Monk Spade: The Martial Art Weapon of Sagacious Lu
5.5″ x 8.5″ (13.97 x 21.59 cm)
Black & White on Cream paper
This monk spade form is attributed to Lu Da (Martial Hero Lu or Eminent Lu), whose Buddhist name was Sagacious Lu. This brash, fearless, martial rogue monk was popularized in the Song dynasty Chinese novel Outlaws of the Marsh by Shi Nai’an. The form originates out of Shaolin Temple Kung Fu, as documented in the book The Eighteen Weapon Types of Shaolin, compiled by Wang Changqing.
The monk spade is one of the eighteen basic weapons a monk would learn. Traditionally, Taoist and Buddhist monks used it as both a weapon and implement during their pilgrimages and cloud wanderings. It was used for protection against fierce animals and bandits. As a tool it served to clear brush when making camp for the night, shoveling out a fire pit, and for digging holes in which to bury any dead animals encountered along their travels. This was especially true for Buddhist monks who would take vows to do this service.

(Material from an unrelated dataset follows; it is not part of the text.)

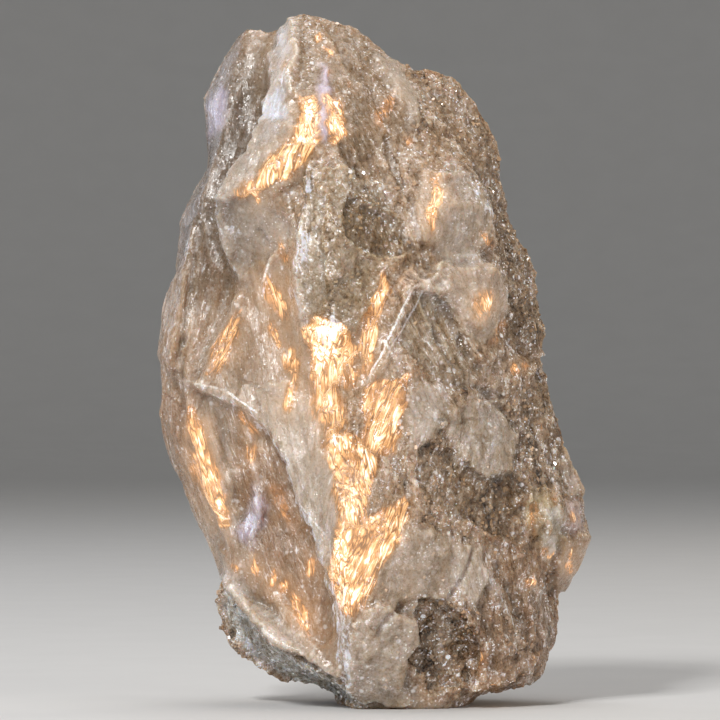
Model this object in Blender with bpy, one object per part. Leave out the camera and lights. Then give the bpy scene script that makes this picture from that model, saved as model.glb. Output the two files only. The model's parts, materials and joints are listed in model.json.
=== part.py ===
"""Sphalerite specimen: one rough upright lump of cleavable, partly granular zinc ore.

The lump is described by hand as a geologist would sketch it: the rim that divides the front
from the back, the ridges and valleys that run over each side, the steps where a cleavage
surface breaks down to a lower one, and single readings of depth in between. Each side is
triangulated through those lines, and the two sides are sewn together along the rim. Between
the ridges the surface is then worn, swollen into the lumps and folds of its own kind and
flattened onto small cleavage faces, and the foot is cut flat so that the lump stands.

All lists are in millimetres: x to the right, z up from the foot, and last how far the surface
stands out towards the front (negative towards the back). The working distances below are in
millimetres too; the finished lump is brought to its real height in metres.
"""

import math
import random

import bmesh
import bpy
from mathutils import Vector, noise
from mathutils.geometry import delaunay_2d_cdt
from mathutils.kdtree import KDTree

NAME = "sphalerite_mass"
HEIGHT = 0.1105             # metres, from the foot to the summit; everything follows from it
SEED = 11

RIM_ALLOWANCE = (1.012, 1.01)   # the rim starts this much wider and higher, for the wear
STEP_RUN = 0.7              # how far a step's foot lies beside its edge
SAME_POINT = 0.001          # points nearer than this are one
WORKING_MESH = 0.8          # mesh width while the surface is being worked
TRIANGLES = 7600            # kept in the finished solid
RIDGE_WIDTH = 0.7           # nothing within this distance of a ridge is worn
ROUNDING_PASSES = 4         # wear of everything but the ridges and steps
ROUNDING = 0.5              # how far each pass moves a point towards its neighbours
SWELL_HEIGHT = 0.9          # height of the slow swell that runs over everything
SWELL_LENGTH = 11.0         # and its length
LUMP_TOP = 1.8              # top of a lump, in lump heights above the face
TROUGH = -0.4               # bottom of the trough beside it
LUMP_FADE = 0.5             # share of a lumpy patch's radius over which it dies away
CLEAVAGE_SPACING = (4.0, 9.0)   # least and most between the middles of cleavage faces
CLEAVAGE_STRETCH = 1.7      # the faces are this much taller than wide
CLEAVAGE_TURN = 9.0         # a right angle between faces counts as this distance
CLEAVAGE_SHARE = 0.75       # how far the surface is flattened onto each face
CLEAVAGE_REACH = 2.5        # points further off the face than this stay where they are
CLEAVAGE_POINTS = 4         # a face has at least this many points
RIDGE_HOLD = 3.0            # and points nearer than this to a ridge are flattened less

BEIGE = (0.36, 0.27, 0.19, 1.0)
WAXY = 0.38                 # roughness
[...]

Stuart Alve Olson’s purpose in publishing this book, as with his other translations of martial art works, such as The Eighteen Lohan Skills: Traditional Shaolin Temple Kung Fu Training Methods, is to present the text in English as close to the original Chinese as possible, and even using the original drawings. His goal is to help preserve these incredible teachings in their traditional form.